- Genre: Science fiction, Thriller, Supernatural drama
- Written by: James Parriot
- Directed by: Paul Shapiro
- Starring: Scott Bakula Elizabeth Peña DeLane Matthews Richard Thomas Terence Knox
- Country of origin: United States
- No. of episodes: 2

Production
- Running time: 175 minutes (total)
- Production company: Spelling Television

Original release
- Network: FOX
- Release: November 12 – November 14, 1995

= The Invaders (miniseries) =

1995 US television miniseries directed by Paul Shapiro

The Invaders (or The New Invaders) is a two-part television miniseries revival based on the 1967-68 original series The Invaders. Directed by Paul Shapiro, the miniseries was first aired in 1995. Scott Bakula starred as Nolan Wood, who discovers the alien conspiracy, and Roy Thinnes appears very briefly as David Vincent, now an old man handing the burden over to Wood.

==Plot==
Former Air Force officer Nolan Wood, an inmate in prison for manslaughter charges, meets David Vincent (from the original TV series) while both are in prison. Vincent tells Nolan a fantastic story about the alien conspiracy to control the world. Wood begins to have visions about aliens and UFOs.

Later, Wood (Bakula), now a recently released convict, is taken over by aliens. He thinks he is able to throw off their control with the help of nurse Garza (Peña). In fact, the control and Wood's apparent successful resistance and visions are part of a plot by the aliens to kill a Harvard ecologist.

The aliens, which have infiltrated society, plans to cause an ecological disaster to get rid of humanity.

With knowledge of their plot, Wood must save a presidential candidate on a train that is out of control.

== Cast ==
- Scott Bakula as Nolan Wood
- Elizabeth Peña as Ellen Garza
- Richard Thomas as Jerry Thayer
- DeLane Matthews as Amanda Thayer
- Terence Knox as Lt. Coyle
- Raoul Trujillo as Carlos Suarez
- Shannon Kenny as Grace
- Mario Yedidia as Kyle Thayer
- Richard Belzer as Randy Stein
- Roy Thinnes as David Vincent
- Erik King as Doctor Josh Webber
- Debra Jo Rupp as Rita
- Todd Susman as Capt. Johnson
- Jon Cypher as Senator Alex Feinman
- Channon Roe as Rudnik
- Jack Kehler as Monck Patterson
- Jon Polito as Whitley

==Production==
The premise was used as the basis for a four-hour television miniseries on Fox. The miniseries has been released in some countries on home video, edited into a single movie. The first part aired on November 12, 1995; part 2 aired on November 14, 1995 (both in two-hour time slots).

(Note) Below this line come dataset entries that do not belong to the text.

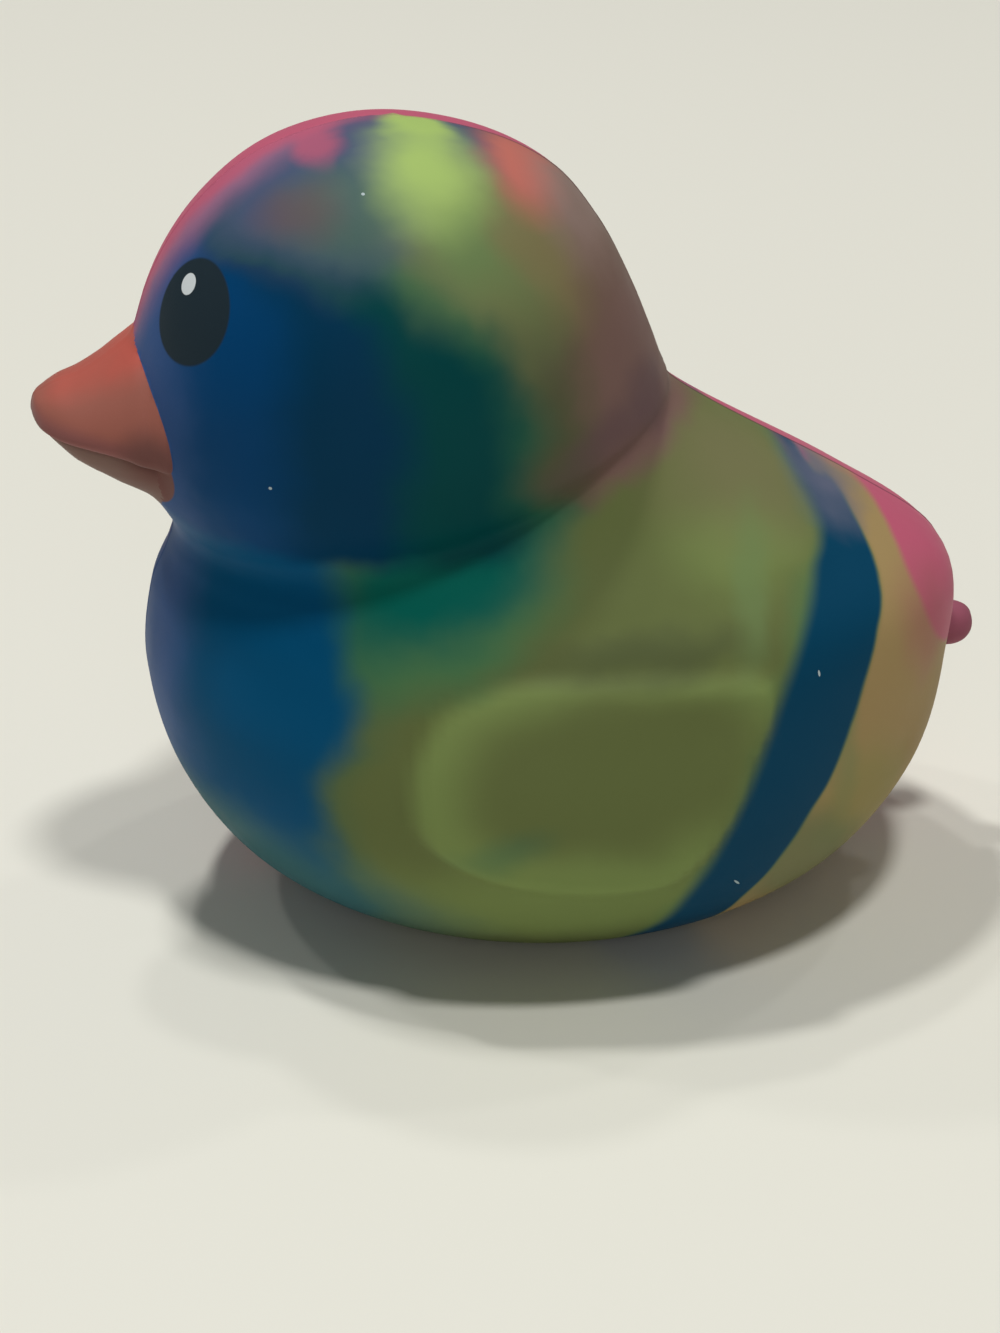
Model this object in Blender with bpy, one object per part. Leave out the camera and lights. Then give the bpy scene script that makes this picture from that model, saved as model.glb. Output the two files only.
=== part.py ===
"""A stretchy rubber duck, moulded in one piece and filled with air.

The skin is closed all round, so the duck is one solid. The body and head are one loft of tilted rings
from a flat spot under the belly to the crown, with a wing pad raised from each side. The beak is a second
loft, of bill sections from its tip back into the face. A small knob sticks out at the tail.

The beak points to -Y, the duck's left side is at +X and +Z is up. The origin is the middle of the flat spot.
"""
import math

import bmesh
import bpy

# Body, from the flat spot to the neck
BODY_LENGTH = 0.113          # breast to tail, without the knob
BODY_WIDTH = 0.090           # across the belly, without the wing relief
NECK_HEIGHT = 0.056          # floor to the chin crease

# Head
HEAD_LENGTH = 0.069          # face to the back of the head
HEAD_WIDTH = 0.068
HEAD_HEIGHT = 0.0523         # chin crease to crown
HEAD_FORWARD = 0.0232        # middle of the head in front of the origin

# Beak
BEAK_LENGTH = 0.0150         # from the face to the tip
BEAK_WIDTH = 0.034           # across the root
BEAK_DEPTH = 0.0208          # top to bottom at the root
MOUTH_HEIGHT = 0.0122        # line of the mouth above the chin crease
BEAK_INSET = 0.0022          # from the face back to the bill's root section
BEAK_SINK = 0.0110           # how far the loft runs back inside the head

# Wing pads
WING_LENGTH = 0.050
WING_DEPTH = 0.032
WING_BACK = -0.0025          # middle of the pad behind the origin
WING_HEIGHT = 0.0320         # middle of the pad above the floor
WING_RELIEF = 0.0016         # how far the rim stands out
WING_DISH = 0.0009           # how far the middle sinks again
WING_EDGE = 0.0035           # width of the soft step round the pad
WING_RIM = 0.0100            # width of the slope from the rim to the middle

# Tail knob
KNOB_RADIUS = 0.0033
KNOB_REACH = 0.0065          # from the tail's skin to the end of the knob
KNOB_HEIGHT = 0.0326
KNOB_SINK = 0.0060           # how far its stem runs back inside the tail

# How finely the lofts are divided
RINGS_PER_STATION = 4
RING_POINTS = 80
BILL_ROWS_PER_STATION = 2
KNOB_POINTS = 20

SKIN_COLOUR = (0.07, 0.13, 0.10, 1.0)
SKIN_ROUGHNESS = 0.4

# Rings of the body: front (y, z), rear (y, z), half width, droop at the sides.
# Shares of the body's length, of the neck's height and of the body's half width.
BODY_SHARES = (
    ((0.000, 0.000), (0.000, 0.000), 0.000, 0.000),
    ((-0.217, 0.000), (0.217, 0.000), 0.444, 0.000),
    ((-0.319, 0.036), (0.297, 0.032), 0.656, 0.000),
    ((-0.423, 0.184), (0.396, 0.170), 0.871, 0.000),
    ((-0.488, 0.393), (0.464, 0.375), 0.982, 0.000),
    ((-0.513, 0.625), (0.487, 0.607), 1.000, 0.000),
    ((-0.502, 0.821), (0.483, 0.839), 0.922, 0.000),
    ((-0.479, 0.929), (0.366, 1.015), 0.811, 0.027),
)

# Rings of the head, from the neck crease to the crown.
# Shares of the head's length and height, measured from its middle and the crease, and of its half width.
HEAD_SHARES = (
    ((-0.433, 0.000), (0.583, 0.277), 0.882, 0.064),
    ((-0.462, 0.067), (0.536, 0.354), 0.941, 0.073),
    ((-0.500, 0.210), (0.500, 0.468), 1.000, 0.034),
    ((-0.497, 0.421), (0.459, 0.593), 1.000, 0.000),
    ((-0.442, 0.641), (0.399, 0.736), 0.912, 0.000),
    ((-0.348, 0.813), (0.310, 0.872), 0.735, 0.000),
    ((-0.217, 0.937), (0.170, 0.960), 0.456, 0.000),
    ((-0.026, 1.000), (-0.026, 1.000), 0.000, 0.000),
)

# Sections of the bill from its tip: distance from the face, half width, top, mouth and bottom.
# Shares of the beak's length, of its half width and of its depth above or below the mouth.
BILL_SHARES = (
    (1.000, 0.000, 0.180, 0.180, 0.180),
    (0.970, 0.200, 0.270, 0.155, 0.145),
    (0.900, 0.376, 0.305, 0.125, 0.105),
    (0.767, 0.541, 0.355, 0.100, 0.000),
    (0.600, 0.694, 0.390, 0.090, -0.115),
    (0.400, 0.818, 0.470, 0.075, -0.200),
    (0.200, 0.918, 0.575, 0.050, -0.285),
    (0.000, 1.000, 0.665, 0.010, -0.340),
    (-0.300, 1.000, 0.690, 0.000, -0.360),
    (None, 0.000, 0.150, 0.150, 0.150),
)

# Half of one bill section, from its top down: shares of the half width, and of the height over or under
# the mouth. The upper bill's lip stands out over the groove of the mouth.
BILL_OUTLINE_SHARES = (
    (0.00, 1.00), (0.26, 0.98), (0.50, 0.91), (0.70, 0.79), (0.86, 0.60), (0.96, 0.38), (1.00, 0.18),
    (0.985, 0.05), (0.92, -0.01), (0.80, -0.03), (0.81, -0.20), (0.79, -0.40), (0.72, -0.62),
    (0.60, -0.80), (0.42, -0.93), (0.20, -0.99), (0.00, -1.00),
)

# Reach of a wing pad from its middle at each angle, 0 to the rear and 90 up,
# in shares of half its length and half its depth. The upper rear corner is its tip.
WING_SHARES = (
    (0, 0.80), (10, 0.88), (21, 1.10), (29, 1.25), (40, 1.15), (52, 1.07), (87, 1.00), (124, 1.09),
    (138, 1.12), (150, 1.11), (162, 1.03), (176, 0.98), (198, 0.99), (212, 0.98), (228, 0.96), (252, 0.95),
    (288, 0.99), (306, 1.00), (324, 0.89), (341, 0.80),
)

# The knob's outline: distance along it from the root of its stem, and its radius, in shares
KNOB_SHARES = (
    (0.00, 0.00), (0.03, 0.72), (0.46, 0.80), (0.58, 0.93), (0.72, 1.00), (0.86, 0.87), (0.96, 0.52),
    (1.00, 0.00),
)


def blend(before, start, end, after, share):
    """A smooth value between start and end, led by the values on either side (Catmull-Rom)."""
    return 0.5 * (
        2 * start
        + (end - before) * share
        + (2 * before - 5 * start + 4 * end - after) * share ** 2
        + (3 * start - before - 3 * end + after) * share ** 3
    )


def smooth_step(share):
    """0 below 0, 1 above 1 and a soft rise between."""
    share = min(max(share, 0.0), 1.0)
    return share * share * (3 - 2 * share)


def along(stations, place):
    """The station at a place between 0 and 1 along a padded list, whose first and last rows only lead."""
    spans = len(stations) - 3
    position = place * spans
    first = min(int(position), spans - 1)
    rows = zip(*stations[first:first + 4])
    return [blend(*values, position - first) for values in rows]


def body_stations():
    """The duck's rings in metres, padded with the mirror image of the rings next to each pole."""
    rings = []
    for (front, front_rise), (rear, rear_rise), half_width, droop in BODY_SHARES:
        rings.append((
            front * BODY_LENGTH, front_rise * NECK_HEIGHT, rear * BODY_LENGTH, rear_rise * NECK_HEIGHT,
            half_width * BODY_WIDTH / 2, droop * NECK_HEIGHT,
        ))
    for (front, front_rise), (rear, rear_rise), half_width, droop in HEAD_SHARES:
        rings.append((
            front * HEAD_LENGTH - HEAD_FORWARD, NECK_HEIGHT + front_rise * HEAD_HEIGHT,
            rear * HEAD_LENGTH - HEAD_FORWARD, NECK_HEIGHT + rear_rise * HEAD_HEIGHT,
            half_width * HEAD_WIDTH / 2, droop * HEAD_HEIGHT,
        ))
    return [mirrored(rings[1])] + rings + [mirrored(rings[-2])]


def mirrored(ring):
    """The ring as it runs on past a pole, with front and rear changed over."""
    front, front_rise, rear, rear_rise, half_width, droop = ring
    return rear, rear_rise, front, front_rise, -half_width, droop


def wing_reach(angle):
    """Share of the wing pad's half size that its outline reaches at an angle in degrees."""
    count = len(WING_SHARES)
    for index, (start, _) in enumerate(WING_SHARES):
        end = WING_SHARES[(index + 1) % count][0] or 360
        if start <= angle <= end:
            leads = [WING_SHARES[(index + step) % count][1] for step in (-1, 0, 1, 2)]
            return blend(*leads, (angle - start) / (end - start))
    raise ValueError(f"no wing outline at {angle} degrees")


def wing_relief(y, z):
    """How far the skin stands out at a place on the duck's side: a raised rim round a dished middle."""
    back, up = y - WING_BACK, z - WING_HEIGHT
    angle = math.degrees(math.atan2(up, back)) % 360
    turn = math.radians(angle)
    half_size = 1 / math.hypot(math.cos(turn) / (WING_LENGTH / 2), math.sin(turn) / (WING_DEPTH / 2))
    inside = wing_reach(angle) * half_size - math.hypot(back, up)
    rim = WING_RELIEF * smooth_step(inside / WING_EDGE)
    return rim - WING_DISH * smooth_step((inside - WING_EDGE) / WING_RIM)


def body_point(stations, place, turn):
    """A point of the skin: place 0 is the middle of the flat spot and 1 the crown, turn 0 is the front."""
    front, front_rise, rear, rear_rise, half_width, droop = along(stations, place)
    forward, side = math.cos(turn), math.sin(turn)
    y = (front + rear) / 2 + (front - rear) / 2 * forward
    z = (front_rise + rear_rise) / 2 + (front_rise - rear_rise) / 2 * forward - droop * side ** 2
    return half_width * side + math.copysign(wing_relief(y, z), side), y, max(z, 0.0)


def bill_stations():
    """The bill's sections in metres, padded at both ends."""
    mouth_level = NECK_HEIGHT + MOUTH_HEIGHT
    root = where_it_crosses(front_outline(), mouth_level) + BEAK_INSET
    sections = []
    for share, half_width, top, mouth, bottom in BILL_SHARES:
        reach = -BEAK_SINK if share is None else share * BEAK_LENGTH
        levels = [mouth_level + level * BEAK_DEPTH for level in (top, mouth, bottom)]
        sections.append((root - reach, half_width * BEAK_WIDTH / 2, *levels))
    tip, behind = sections[0], sections[1]
    over_tip = (behind[0], -behind[1], *behind[:1:-1])
    return [over_tip] + sections + [sections[-1]]


def front_outline():
    """The rings' front ends, as places along Y and heights."""
    return [(front, rise) for front, rise, _, _, _, _ in body_stations()[1:-1]]


def rear_outline():
    """The rings' rear ends, as places along Y and heights."""
    return [(rear, rise) for _, _, rear, rise, _, _ in body_stations()[1:-1]]


def where_it_crosses(outline, height):
    """Where an outline crosses a height, on a straight line between two of its points."""
    for (y, low), (next_y, high) in zip(outline, outline[1:]):
        if low <= height < high:
            return y + (next_y - y) * (height - low) / (high - low)
    raise ValueError(f"no skin at a height of {height}")


def bill_point(stations, place, index):
    """A point of the bill: place 0 is the tip, index counts round the section from its top."""
    y, half_width, top, mouth, bottom = along(stations, place)
    last = len(BILL_OUTLINE_SHARES) - 1
    side = 1 if index <= last else -1
    across, level = BILL_OUTLINE_SHARES[index if index <= last else 2 * last - index]
    height = (top - mouth) if level > 0 else (mouth - bottom)
    return side * across * half_width, y, mouth + level * height


def knob_point(place, turn):
    """A point of the tail knob, which is turned about a line along Y."""
    outline = [(-KNOB_SHARES[1][0], -KNOB_SHARES[1][1])] + list(KNOB_SHARES)
    outline.append((2 - KNOB_SHARES[-2][0], -KNOB_SHARES[-2][1]))
    distance, radius = along(outline, place)
    y = where_it_crosses(rear_outline(), KNOB_HEIGHT) - KNOB_SINK + distance * (KNOB_SINK + KNOB_REACH)
    return radius * KNOB_RADIUS * math.cos(turn), y, KNOB_HEIGHT + radius * KNOB_RADIUS * math.sin(turn)


def shaped_ball(name, around, rows, point):
    """A sphere whose rings of vertices are moved by point(place, index round the ring)."""
    shape = bmesh.new()
    bmesh.ops.create_uvsphere(shape, u_segments=around, v_segments=rows, radius=1.0)
    for vertex in shape.verts:
        x, y, z = vertex.co
        row = round(math.acos(max(-1.0, min(1.0, -z))) / math.pi * rows)
        index = round(math.atan2(y, x) / math.tau * around) % around
        vertex.co = point(row / rows, index)
    bmesh.ops.recalc_face_normals(shape, faces=shape.faces)
    mesh = bpy.data.meshes.new(name)
    shape.to_mesh(mesh)
    shape.free()
    mesh.shade_smooth()
    return bpy.data.objects.new(name, mesh)


def rubber_skin():
    """The material of the moulded skin."""
    material = bpy.data.materials.new("stretch rubber")
    material.use_nodes = True
    shader = material.node_tree.nodes["Principled BSDF"]
    shader.inputs["Base Color"].default_value = SKIN_COLOUR
    shader.inputs["Roughness"].default_value = SKIN_ROUGHNESS
    shader.inputs["Metallic"].default_value = 0.0
    return material


def collection(name):
    """A new collection in the scene."""
    group = bpy.data.collections.new(name)
    bpy.context.scene.collection.children.link(group)
    return group


def join(target, piece):
    """Unite a guide piece with the target by a Boolean."""
    piece.hide_render = True
    piece.display_type = "WIRE"
    union = target.modifiers.new(f"join {piece.name}", "BOOLEAN")
    union.operation = "UNION"
    union.solver = "EXACT"
    union.object = piece


def main():
    for leftover in list(bpy.data.objects):
        bpy.data.objects.remove(leftover, do_unlink=True)
    parts = collection("rubber duck")
    guides = collection("joined shapes")

    rings = body_stations()
    duck = shaped_ball(
        "duck", RING_POINTS, (len(rings) - 3) * RINGS_PER_STATION,
        lambda place, index: body_point(rings, place, index / RING_POINTS * math.tau),
    )
    duck.data.materials.append(rubber_skin())
    parts.objects.link(duck)

    sections = bill_stations()
    bill = shaped_ball(
        "bill", 2 * len(BILL_OUTLINE_SHARES) - 2, (len(sections) - 3) * BILL_ROWS_PER_STATION,
        lambda place, index: bill_point(sections, place, index),
    )
    knob = shaped_ball(
        "tail knob", KNOB_POINTS, 2 * (len(KNOB_SHARES) - 1),
        lambda place, index: knob_point(place, index / KNOB_POINTS * math.tau),
    )
    for piece in (bill, knob):
        guides.objects.link(piece)
        join(duck, piece)


main()
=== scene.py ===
"""Dresses the rubber duck: a tie-dyed stretch rubber skin with a painted bill and printed eyes.

The duck is lofted again from the part's own rings, finely enough for smooth highlights, and stands for the
CAD node. Its colours are dye splashes placed in the object's own coordinates, in metres; a few of them
are painted shade, painted highlight and painted sheen.
"""

import math

import bmesh
import bpy
from bpy.props import FloatProperty, FloatVectorProperty, IntProperty, PointerProperty
from mathutils import Matrix, Quaternion, Vector


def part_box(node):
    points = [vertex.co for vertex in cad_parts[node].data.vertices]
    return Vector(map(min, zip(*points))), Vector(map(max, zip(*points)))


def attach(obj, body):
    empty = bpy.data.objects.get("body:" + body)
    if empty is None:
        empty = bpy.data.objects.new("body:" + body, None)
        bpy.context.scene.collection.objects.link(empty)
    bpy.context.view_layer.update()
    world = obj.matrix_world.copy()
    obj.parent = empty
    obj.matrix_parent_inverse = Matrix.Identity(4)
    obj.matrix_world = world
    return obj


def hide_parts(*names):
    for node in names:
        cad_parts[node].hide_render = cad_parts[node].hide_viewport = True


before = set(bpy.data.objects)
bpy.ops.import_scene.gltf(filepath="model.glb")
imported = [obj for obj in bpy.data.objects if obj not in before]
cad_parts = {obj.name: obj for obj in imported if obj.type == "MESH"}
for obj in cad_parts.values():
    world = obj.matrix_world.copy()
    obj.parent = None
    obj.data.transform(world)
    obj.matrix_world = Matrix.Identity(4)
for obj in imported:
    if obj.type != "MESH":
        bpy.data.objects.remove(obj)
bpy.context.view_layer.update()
CROWN_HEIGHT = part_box("duck")[1][2]

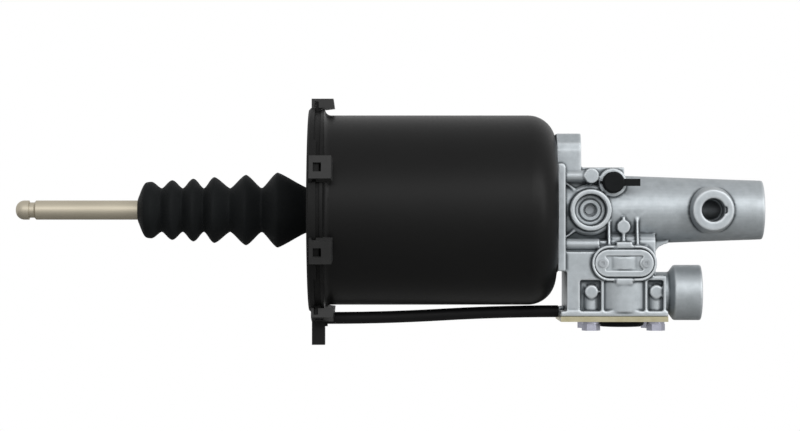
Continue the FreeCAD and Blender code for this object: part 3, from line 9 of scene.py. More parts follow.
import bmesh
import bpy
import numpy as np
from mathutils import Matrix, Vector

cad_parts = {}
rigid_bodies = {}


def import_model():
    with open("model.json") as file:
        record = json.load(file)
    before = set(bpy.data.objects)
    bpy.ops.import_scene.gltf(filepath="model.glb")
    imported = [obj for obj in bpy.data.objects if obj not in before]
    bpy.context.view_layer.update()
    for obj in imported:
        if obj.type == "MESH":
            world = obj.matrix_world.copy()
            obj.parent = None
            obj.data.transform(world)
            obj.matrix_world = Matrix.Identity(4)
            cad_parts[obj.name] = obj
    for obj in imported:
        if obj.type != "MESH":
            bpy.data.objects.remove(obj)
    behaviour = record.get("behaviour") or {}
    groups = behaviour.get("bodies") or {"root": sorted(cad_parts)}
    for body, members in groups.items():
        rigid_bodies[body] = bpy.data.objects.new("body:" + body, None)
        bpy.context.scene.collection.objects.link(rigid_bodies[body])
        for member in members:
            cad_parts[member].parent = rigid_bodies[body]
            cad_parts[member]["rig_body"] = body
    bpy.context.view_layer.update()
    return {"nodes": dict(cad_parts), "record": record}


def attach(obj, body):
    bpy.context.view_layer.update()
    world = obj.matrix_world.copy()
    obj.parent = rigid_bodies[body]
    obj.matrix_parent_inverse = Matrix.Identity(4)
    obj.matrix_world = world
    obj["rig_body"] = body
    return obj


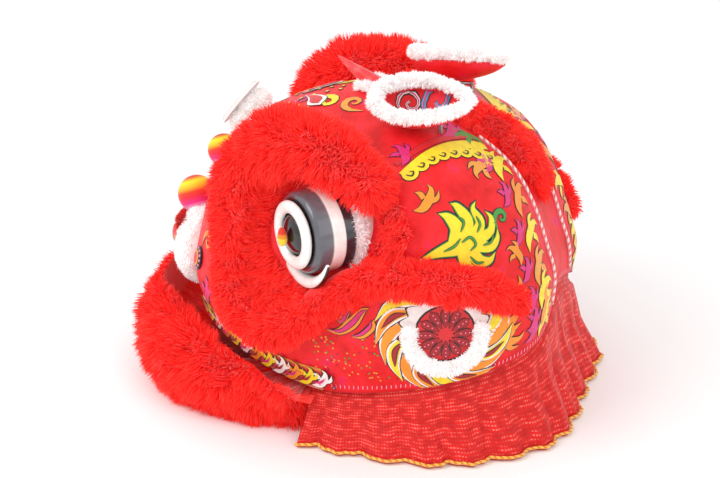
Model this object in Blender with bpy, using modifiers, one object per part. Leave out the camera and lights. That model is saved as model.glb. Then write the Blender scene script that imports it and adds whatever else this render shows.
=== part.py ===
# Lion dance head of padded printed cloth with deep fur brows, a hinged jaw and hinged ears.
# Metres, +Z up. The lion faces -Y and its left side is +X. It stands on the floor at z = 0.

import math

import bmesh
import bpy
import numpy as np
from mathutils import Matrix, Vector

# Head shell: reaches from its upright middle line, and heights above the floor
face_reach = 0.285
side_reach = 0.262
back_reach = 0.330
crown_height = 0.487
middle_y = 0.0060
shell_wall = 0.003
shell_around = 36
shell_rings = 9
seat_gap = 0.0005

# One row a section of the half outline, from the face round to the back. Plan x is a share of
# side_reach, plan y of face_reach or back_reach, heights of crown_height, rim and shoulder of the plan.
# columns: plan x, plan y, belly height, rim in, rim height, shoulder in, shoulder height
shell_sections = (
    (0.000, -1.000, 0.472, 0.947, 0.308, 0.740, 0.835),
    (0.500, -0.880, 0.440, 0.965, 0.277, 0.740, 0.830),
    (0.850, -0.500, 0.420, 0.950, 0.216, 0.740, 0.830),
    (1.000, 0.000, 0.430, 0.925, 0.160, 0.770, 0.840),
    (0.970, 0.542, 0.450, 0.952, 0.234, 0.800, 0.852),
    (0.566, 0.890, 0.483, 1.000, 0.304, 0.735, 0.858),
    (0.000, 0.890, 0.554, 1.034, 0.400, 0.730, 0.848),
)
section_count = 2 * (len(shell_sections) - 1)
back_section = len(shell_sections) - 1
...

The miniseries was in essence an extended television pilot, and there were plans for Thinnes to be a recurring character, although Bakula's participation was thought to be limited should it have made it to a series.

==Reception==
Creature Feature gave the movie 2.5 out of five stars, finding the beginning to be promising but devolving into standard fare.

== Notes ==
In the original broadcast version, the aliens were never shown. They do appear in subsequent airing on SYFY and on the DVD.